Maybe you’ve been curious—drawn to Jesus, but keeping your distance. Maybe you’ve climbed just high enough to observe without getting involved. Or maybe you’ve been hiding, ashamed, convinced you’ve disqualified yourself from being found. But grace doesn’t consult your résumé. It doesn’t wait for you to have the right words or the right posture. Grace just looks up, calls your name, and says, “I must stay at your house today.”
That word “must” still matters. It’s the language of divine necessity. Jesus didn’t go to Jericho by accident; He went because Zacchaeus mattered. He doesn’t come to you by coincidence, either. You matter to Him. Your name is known. Your story is not beyond His reach.

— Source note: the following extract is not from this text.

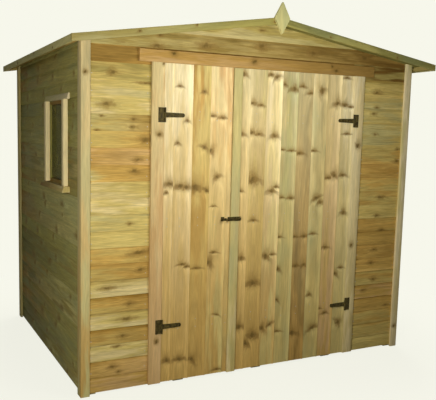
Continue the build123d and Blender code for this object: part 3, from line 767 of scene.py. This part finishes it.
# --- Window in the left wall ---
rail, bed, bed_depth = 30 * MM, 8 * MM, 12 * MM
sash_d, sash_w, sash_h = sash_box[1] - sash_box[0]
rebated = [(0, 0), (rail - bed, 0), (rail - bed, bed_depth), (rail, bed_depth), (rail, sash_d), (0, sash_d)]


def mitred(corner, along, across, length):
    """A rail of the sash. Its ends are cut at 45 degrees: further in by the distance across."""
    ends = (lambda w, t: w, lambda w, t: length - w)
    return stick(sash_box[0] + corner, along, across, X, *ends, rebated, "nb")


rails = [
    mitred([0, 0, 0], Y, Z, sash_w), mitred([0, 0, sash_h], Y, -Z, sash_w),
    mitred([0, 0, 0], Z, Y, sash_h), mitred([0, sash_w, 0], Z, -Y, sash_h),
]
timber("window_sash", "root", rails, trim_wood, "window_frame", smooth=30)
from_cad("window_side_battens", "window_trim", "Z", trim_wood, tone="pp", ease=3 * MM, knots=[])
# A thin weathered drip above and a sloping sill below, whose colours turn dark umber and moss soon after its
# front end: painted shade; top and low are how far out each is there
for node, new, top, low, tone in (
    ("window_drip", "window_drip_board", 0.25, 0.5, "kkll"),
    ("window_sill", "window_sill_board", 0.75, 1.0, "skun"),
):
    box = cad(node)
    wide, long, tall = box[1] - box[0]
    outline = eased([(0, wide * (1 - low)), (tall, wide * (1 - top)), (tall, wide), (0, wide)], 2 * MM)
    board = stick(box[0], Y, Z, X, 0, long, outline, tone, stain=0.1, fade=0.3)
    timber(new, "root", [board], trim_wood, node)

# --- Roofing felt: a sheet up each slope and a capping over the ridge, each lap a little proud ---
felt_half, felt_t = felt_box[1, 0], 2.5 * MM
laps = np.array([0, 0.19, 0.195, 0.62, 0.625, felt_half])
proud = np.array([2.5, 2.5, 1.9, 1.9, 1.3, 1.3]) * MM
xs = np.unique(np.concatenate([np.linspace(0, felt_half, 60), laps]))
across = np.concatenate([-xs[:0:-1], xs])
u, v = np.meshgrid(np.linspace(*felt_box[:, 1], 160), across, indexing="ij")
ripple = 0.25 * MM * (np.sin(9 * u + 3 * v) + np.sin(23 * u - 11 * v + 1) * np.cos(5 * v)) - 0.5 * MM
ripple *= np.clip(np.abs(v) / 0.1, 0, 1) * np.clip((felt_half - np.abs(v)) / 0.03, 0, 1)
under = np.stack([v, u, ridge - felt_t - fall * np.abs(v)], -1)
top = under + np.stack([0 * v, 0 * v, np.interp(np.abs(v), laps, proud) + ripple], -1)
felt_material, t = new_material("mineral_roofing_felt")
# Bitumen felt dressed with slate grit: dull dark green-grey, its grit of about 1.5 mm drawn at 4 mm to show
place = add(t, "TexCoord").outputs["Object"]
grit = add(t, "TexVoronoi", place, 260.0)
weather = add(t, "MapRange", add(t, "TexNoise", place, 3.0, 4.0), 0.4, 0.7, 0.0, 0.5)
shade = add(t, "Mix", grit.outputs["Distance"], rgba("4d524a"), rgba("30342e"), **COLOUR)
faded = add(t, "Mix", weather, shade, rgba("6a6d62"), **COLOUR)
relief = add(t, "Bump", 0.6, 0.001, None, grit.outputs["Distance"])
surface = {"Base Color": faded, "Roughness": 0.9, "Normal": relief, "Specular IOR Level": 0.3}
add(t, "OutputMaterial", add(t, "BsdfPrincipled", named=surface))
felt_tube = np.concatenate([top, under[:, ::-1]], 1)
build("roofing_felt_sheets", [felt_tube], "root", felt_material, "roof_felt", slot="roofing_felt")

# --- Nails. Galvanised steel: dull zinc grey ---
zinc, t = new_material("galvanised_steel_nails")
spangle = add(t, "TexNoise", add(t, "TexCoord").outputs["Object"], 300.0)
tint = add(t, "Mix", spangle, rgba("a3a39a"), rgba("c4c4bc"), **COLOUR)
surface = {"Base Color": tint, "Metallic": 0.9, "Roughness": 0.5}
add(t, "OutputMaterial", add(t, "BsdfPrincipled", named=surface))
# Heights and radii of the rings of a head, and its sides
CLOUT = ([0, MM, 1.4 * MM], [4 * MM, 4 * MM, 2.5 * MM], 7)
NAIL = ([0, 0.4 * MM, 0.7 * MM], [2.6 * MM, 2.6 * MM, 1.8 * MM], 6)
clouts, apart = [], 0.11
normal = np.array([fall, 0, 1]) / math.hypot(fall, 1)
# Rows of clouts 20 mm in from the edge of each sheet
for way in (-1, 1):
    for x in (laps[1] - 0.02, laps[3] - 0.02, felt_half - 0.02):
        z = ridge - felt_t - fall * x + np.interp(x, laps, proud) - 0.9 * MM
        for y in np.arange(felt_box[0, 1] + 0.04, felt_box[1, 1], apart):
            clouts.append(turned((way * x, y, z), normal * [way, 1, 1], *CLOUT))
build("clout_nails", clouts, "root", zinc)
# Wall boards are nailed at each upright, with the heads 0.3 mm deep in the wood
NAIL_UP, DEEP, FROM_CORNER = 30 * MM, 0.3 * MM, 50 * MM
nails, span, depth_span = [], half - FROM_CORNER, back_face - 60 * MM
for n in range(int((side_top - JOINT) / PITCH) - 1):
    z = JOINT + n * PITCH + NAIL_UP
    for x in (-span, -doorway - 0.1, doorway + 0.1, span):
        nails.append(turned((x, front_face + DEEP, z), -Y, *NAIL))
    for x in np.linspace(-span, span, 5):
        nails.append(turned((x, back_face - DEEP, z), Y, *NAIL))
    for side in (-1, 1):
        for y in np.linspace(-depth_span, depth_span, 4):
            on_window = (sash_box[0, 1:] < [y, z]).all() and ([y, z] < sash_box[1, 1:]).all()
            if side > 0 or not on_window:
                nails.append(turned((side * (half - DEEP), y, z), side * X, *NAIL))
build("wall_board_nails", nails, "root", zinc)
# Door boards are nailed twice at each ledge, with the heads 0.3 mm off the flat of the board
ON_FLAT = RECESS - 0.3 * MM
for side, leaf in leaves.items():
    nails, x = [], leaf[0, 0]
    for width, *_ in DOOR_BOARDS[side]:
        for z in ledges:
            for dz in (-0.025, 0.025):
                place = (x + 0.4 * width * MM, leaf[0, 1] + ON_FLAT, z + dz)
                nails.append(turned(place, -Y, *NAIL))
        x += width * MM
    build(side + "_door_nails", nails, side + "_door", zinc)

# --- Ironmongery: black japanned steel, with painted highlights: brown patches at random where it would catch the light ---
iron, t = new_material("black_japanned_steel")
place = add(t, "TexCoord").outputs["Object"]
mottle = add(t, "TexNoise", place, 60.0, 3.0)
# Brown patches by noise: a painted highlight
glint_patches = add(t, "MapRange", mottle, 0.4, 0.7, 0.0, 1.0)
coat = add(t, "Mix", glint_patches, rgba("332b12"), rgba("5c5028"), **COLOUR)
relief = add(t, "Bump", 0.25, 0.0005, None, add(t, "TexNoise", place, 400.0, 2.0))
gloss = add(t, "MapRange", mottle, 0.3, 0.7, 0.5, 0.7)
surface = {"Base Color": coat, "Roughness": gloss, "Normal": relief, "Specular IOR Level": 0.1}
add(t, "OutputMaterial", add(t, "BsdfPrincipled", named=surface))

# --- Glass: tinted green-grey so the room behind looks dark, painted shade, under a film of olive dust ---
glass, t = new_material("dusty_float_glass")
clear = {"Base Color": rgba("9aa878"), "Roughness": 0.02, "IOR": 1.02, "Transmission Weight": 1.0}
patchy = add(t, "TexNoise", add(t, "TexCoord").outputs["Object"], 9.0, 3.0)
dust = add(t, "MapRange", patchy, 0.3, 0.7, 0.15, 0.45)
pane = add(t, "MixShader", dust, add(t, "BsdfPrincipled", named=clear), add(t, "BsdfDiffuse", rgba("a79a5e")))
add(t, "OutputMaterial", pane)

# CAD meshes that show as they are
bare = ["hinge_plates", "left_door_straps", "right_door_straps", "latch_plate", "latch_bolt", "latch_keep"]
for node in bare:
    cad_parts[node].data.materials[0] = iron
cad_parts["window_glass"].data.materials[0] = glass

# --- Screws: on the hinges, 3 mm thick and level with the first and last ledge, and on the bolt's plate ---
DOME = ([0, 0.6 * MM, 1.4 * MM], [3.4 * MM, 3.0 * MM, 1.2 * MM])
SMALL_DOME = ([0, 0.5 * MM, MM], [2 * MM, 1.8 * MM, 0.8 * MM])
plate_edge, root_screws, leaf_screws = cad("hinge_plates")[1, 0], [], {"left": [], "right": []}
for (side, leaf), way in zip(leaves.items(), (-1, 1)):
    leaf_edge, face = np.abs(leaf[:, 0]).max(), leaf[0, 1] - 3 * MM
    for z in (ledges[0], ledges[-1]):
        # mm in from the edge of the plate or leaf, and up
        for inset, dz in ((16.5, -30), (12.5, 0), (16.5, 30)):
            place = (way * (plate_edge - inset * MM), face, z + dz * MM)
            root_screws.append(turned(place, -Y, *DOME))
        for inset in (18, 60, 108):
            leaf_screws[side].append(turned((way * (leaf_edge - inset * MM), face, z), -Y, *DOME))
latch = cad("latch_plate")
for dx in (28, 65):
    for dz in (-10, 10):
        place = (latch[0, 0] + dx * MM, strip[0, 1] - 2 * MM, latch[:, 2].mean() + dz * MM)
        leaf_screws["right"].append(turned(place, -Y, *SMALL_DOME))
build("hinge_plate_screws", root_screws, "root", iron, slot="black_iron")
build("left_strap_screws", leaf_screws["left"], "left_door", iron, slot="black_iron")
build("right_strap_and_bolt_screws", leaf_screws["right"], "right_door", iron, slot="black_iron")

# --- Stage: pale floor, pale surroundings ---
BACKDROP = rgba("f7f7eb")


def seen_directly(tree):
    """1 for a ray from the camera, a gloss or a glass, and 0 for one that gathers light for a surface."""
    rays = add(tree, "LightPath").outputs
    either = add(tree, "Math", rays["Is Camera Ray"], rays["Is Glossy Ray"], operation="MAXIMUM")
    return add(tree, "Math", either, rays["Is Transmission Ray"], operation="MAXIMUM")


floor_material, t = new_material("pale_floor")
away = add(t, "VectorMath", add(t, "TexCoord").outputs["Object"], (1, 1, 0), **TIMES)
away = add(t, "VectorMath", away, operation="LENGTH")
blend = add(t, "MapRange", away, 1.3, 2.6, 0.9, 1.0, **SMOOTH)
painted = add(t, "MixShader", blend, add(t, "BsdfDiffuse", BACKDROP), add(t, "Emission", BACKDROP, 1.0))
plain = add(t, "BsdfDiffuse", rgba("77766c"))
add(t, "OutputMaterial", add(t, "MixShader", seen_directly(t), plain, painted))
SIDES = 96
turns = np.linspace(0, 2 * np.pi, SIDES, endpoint=False)
angle, radius = np.meshgrid(turns, [0.01, 1, 2, 4, 7])
disc = np.stack([radius * np.cos(angle), radius * np.sin(angle), np.full(angle.shape, -0.0005)], -1)
mesh = bpy.data.meshes.new("floor")
faces = ring_faces(*disc.shape[:2]).reshape(-1, 4).tolist() + [list(range(SIDES))]
mesh.from_pydata(disc.reshape(-1, 3).tolist(), [], faces)
mesh.materials.append(floor_material)
floor = bpy.data.objects.new("floor", mesh)
bpy.context.scene.collection.objects.link(floor)

world = bpy.data.worlds.new("studio")
bpy.context.scene.world = world
world.use_nodes = True
t = world.node_tree
t.nodes.clear()
sky = add(t, "Mix", seen_directly(t), (0.03, 0.03, 0.028, 1), BACKDROP, **COLOUR)
add(t, "OutputWorld", add(t, "Background", sky, 1.0))


def lamp(name, kind, place, aim, size, power):
    """A soft lamp at place: a square AREA that faces aim, or a POINT globe."""
    light = bpy.data.lights.new(name, kind)
    light.energy = power
    setattr(light, "size" if kind == "AREA" else "shadow_soft_size", size)
    holder = bpy.data.objects.new(name, light)
    facing = (Vector(aim) - Vector(place)).to_track_quat("-Z", "Y").to_matrix().to_4x4()
    holder.matrix_world = Matrix.Translation(place) @ facing
    holder.visible_camera = False
    bpy.context.scene.collection.objects.link(holder)


lamp("key", "AREA", (-2.20, -3.08, 1.44), (0, -0.9, 1.1), 0.5, 47)
lamp("near", "POINT", (-0.11, -1.91, 1.69), (-0.15, -0.9, 1.5), 0.25, 38)
lamp("back", "AREA", (2.9, 3.4, 3.0), (0, 0, 1.0), 2.0, 150)
lamp("top", "AREA", (0.4, 1.2, 6.0), (0, 0.3, 2.0), 3.0, 260)

bpy.context.scene.view_settings.view_transform = "Standard"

And when grace finds you—truly finds you—it never leaves you where it found you. It walks home with you. It sits at your table. It changes how you see your neighbors, your money, your past, your future. It turns your “if only” into “look, Lord.” It makes you new.
So maybe today is your “tree moment.” Maybe grace has stopped beneath the branches of your life, and you can feel Jesus calling your name. You don’t have to climb higher; you just have to come down.
Because the miracle of this story isn’t that Zacchaeus found Jesus—it’s that Jesus found Zacchaeus.
And He’s still in the business of finding people.
He still seeks. He still calls. He still transforms.
That’s what grace does.
That’s who Jesus is.
And that’s why salvation can still come to your house today.